Al parecer, los estrategas militares del Gobierno toman el rábano por las hojas. Después de más de una década de luchar contra las pandillas y de cinco años de medidas extraordinarias, se encuentran, más o menos, como al comienzo. Todavía están enfrascados en la lucha contra la hidra de las pandillas. La experiencia aconseja establecer un plazo para recuperar los territorios invadidos y estimar los costos en vidas por ambas partes y en términos sociales y económicos. Si el plazo se vence y los costos se disparan sin tener dominio del territorio, el sentido común obliga a cuestionar la sabiduría de los estrategas militares y a replantear la conveniencia de insistir en lo mismo. Sin fijar plazos y costos, la estrategia militar es ciega y tenderá a prolongarse hasta que una de las partes se agote.
No se trata de actuar blanda o complacientemente con los criminales, sino de proceder con inteligencia, lo cual no excluye la firmeza y la energía, incluso el uso de la coacción y la fuerza, pero de manera controlada. En cambio, la mentalidad militar predominante está tan convencida de la eficacia de la violencia que la absolutiza. En palabras de Mons. Romero, la erige en una especie de ídolo, al cual rinde culto y le sacrifica vidas humanas. Hasta que el mismo ídolo devora a sus adoradores en la vorágine de la violencia. Es la misma confianza ciega en el poder de fuego de los militares de antaño. Esa ceguera los llevó a las masacres y a los crímenes de lesa humanidad que ahora lamentamos. Las décadas de dominio militar han creado una cultura de la violencia que tiene mucho de voluntarismo, irracionalidad e inhumanidad.
La casi irresistible tentación de absolutizar la eficacia de la violencia armada exige contrapesos que la mantengan dentro de los límites de lo permitido. Esto es muy necesario en una sociedad donde quien tiene poder o un fusil se considera autorizado para cometer atropellos y arbitrariedades, en nombre de una autoridad mal entendida y mal ejercida.
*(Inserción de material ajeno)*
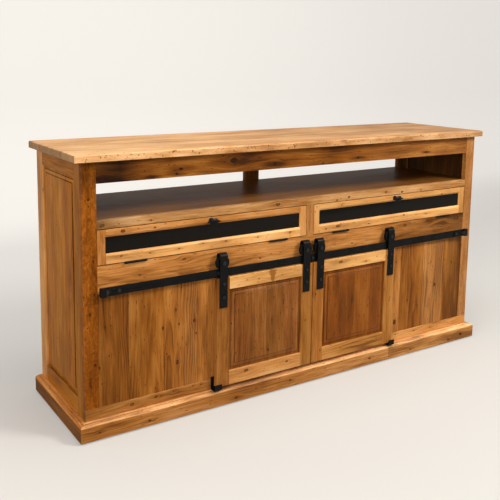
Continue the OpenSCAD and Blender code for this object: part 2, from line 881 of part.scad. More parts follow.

El equívoco se remonta a la dictadura militar, que se erigió en poder absoluto. Esa mentalidad sobrevivió a la dictadura y piensa que la violencia es la forma idónea para enfrentar los desafíos de la vida y la sociedad. Por eso, una Policía que se pensó como estrictamente civil se militarizó, por decisión de Arena y complicidad del FMLN, con el beneplácito social.
La comisión legislativa de defensa es la llamada a pedir cuenta de las estrategias, los operativos y los gastos militares. Pero no lo hace, porque sus integrantes, algunos de ellos antiguos militares, piensan que la violencia es la solución. Solo quedan aquellas fuerzas sociales no militaristas. Ellas son las llamadas a vigilar y exigir la estricta observancia de la legislación nacional e internacional. La tentación de recurrir a la violencia como solución al desafío de las pandillas es fuerte, pero es irracional y engañosa. Los pobres resultados del esfuerzo militar realizado hasta ahora son incuestionables.
La fuerza militar no es todopoderosa. Solo es exitosa en determinada circunstancias y su uso no siempre es legítimo. La constatación práctica de su impotencia puede llevar a los falsos positivos para alimentar esa falsa imagen de omnipotencia. Los defensores a ultranza de esa estrategia se suelen retractar cuando las víctimas son sus familiares o sus conocidos. Pero entonces, ya es demasiado tarde.